Yeterlikleri ise bölgelere göre farklılık göstermekte.

Ancak, vatandaşın canını malını koruyacak olan en temel hazırlık depreme dayanıklı bina yapımının teşvik edilmesidir.

Hızlandırılması hatta aşırı hızlı hale getirilmesidir.

Bu anlamda açıkçası özellikle nüfus yoğunluğu açısından kritik seviyede olan Batı bölgeleri ve elbette ki Marmara Bölgesi’nin yapı stoku açısından olası depremlere karşı yeteri derecede dayanıklı hale gelmediğini söylemek zor!

Bunun temel nedeni ise kentsel dönüşüm çalışmalarının farklı nedenlerle çok yavaş ilerliyor olması.

Vatandaşın kendi cebini düşünen beklentileri diğer tarafta inşaat sektörü temsilcilerinin de kendi menfaatlerini düşünmesinin doğallığı ortada.

Bu paradoksun aşılması ve kentsel dönüşümün ihtiyaç gösterdiği yasal düzenlemelerin hızlandırıcı bir rolde bir an önce hayata geçmesi şart.

Kaçak yapılaşma, imar afları ve değişik dönemlerde ekonomide yaşanan sıkıntılar da deprem güvenliğinin hızlıca sağlanmasında engelleyici faktörler olarak dikkat çekiyor.

Ancak, Ankara’nın bir an önce devreye girerek yüksek deprem riski taşıyan bölgelerdeki binaların kentsel dönüşüme tabi tutulması için elinden gelen tüm gayreti göstermesi hayati önem taşımakta!

Yerel yönetimlerle sektör temsilcilerini ve meslek örgütlerini daha koordineli çalışmaya ve sonuç üretmeye yöneltecek düzenlemelere ihtiyaç var.

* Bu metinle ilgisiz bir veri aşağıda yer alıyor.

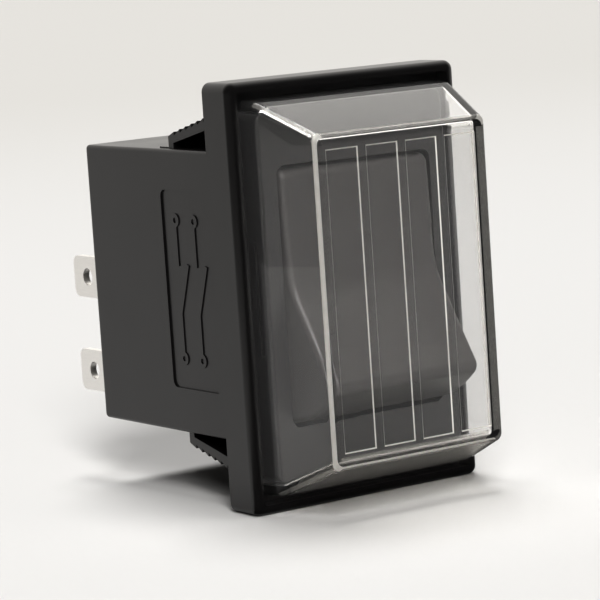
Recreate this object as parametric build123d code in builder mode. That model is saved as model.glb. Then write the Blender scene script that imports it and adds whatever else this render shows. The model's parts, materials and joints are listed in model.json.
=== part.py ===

Hatta gerekirse farklı teşvikler yanında bazı zorlama tedbirleri de uygulamaya konmalı.

Kısacası yoğun bir önlem paketi ile vatandaşın hızlı biçimde daha güvenilir binalara geçmesi için bir sistem oluşturulmalı.

Çünkü deprem beklemez! Bu gerçeği çok net ve acı biçimde yaşadık yine ne yazık ki.

Öte yandan canını kurtarmasına karşın malını kurtaramayan çok sayıda insanımız var. Ciddi hasarlara karşı mal güvenliği açısından da deprem sigortasının ihmal edilmemesi şart!

Yani DASK kapsamında deprem sigortasını muhakkak yaptırın.

Zaten yasal olarak zorunlu bir sigortadan bahsediyoruz.

Ama şu andaki tablo Marmara Bölgesi’nde riskin yüksekliğine karşı sigorta oranının hala yeterli düzeyde olmadığını gösteriyor.

Özellikle de Bursa farklı açılardan riskler taşıdığı halde bölgenin en düşük sigortalanma oranına sahip illerden biri olarak dikkat çekiyor.

DASK verilerine göre şu anda Bursa ili sınırları içinde 754 bin kayıtlı konut mevcut.

Bunların 440 bin 492’si zorunlu deprem sigortası yaptırmış. Yani Bursa’daki sigortalı bina oranı yüzde 58,50 seviyesinde bulunuyor.